We can not agree that, because petitioner had executed his promissory notes for the unpaid portion of the purchase price, the use of the dividends in payment of these notes was one primarily in his interest as reducing his obligation, for the evidence shows that a failure to pay the notes would have resulted in liability of the stock to sale. This stock was the property of his wife and its fair market value was at no time less than the amount of the notes. In fact, in 1923, when the first of the dividends here in question was paid to petitioner’s wife, 60 per cent of the purchase price of the stock had been paid and the stock had a substantially higher market value at that time than its cost to petitioner. Petitioner’s wife, and not petitioner, would have been the loser had the notes not been paid. The application of the dividends for their payment was a use of them in her interest, and they were income to her. Cf. Bettendorf v. Commissioner, supra,’ Paul Akers Bowden, 26 B. T. A. 1410.

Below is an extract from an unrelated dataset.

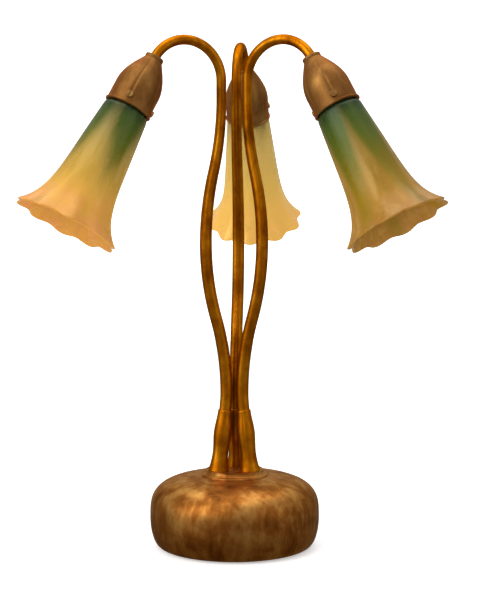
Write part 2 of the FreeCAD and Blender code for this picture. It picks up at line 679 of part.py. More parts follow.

Respondent cites Bettendorf v. Commissioner, supra, as controlling. That case is clearly distinguishable upon the facts, for there title to stock was transferred by a mother to her son, with reservation of the income to her for life for her personal and unrestricted use. However, the reasoning of the court as to the situation presented in that case seems to sustain our present conclusion upon the facts presented here.
*573We hold that the dividends of $15,184 paid in each of the years 1923 and 1924 to petitioner’s wife represented income to Mrs. Ger-lach and not to petitioner.
Reviewed by the Board.
Judgment will be entered under Rule SO.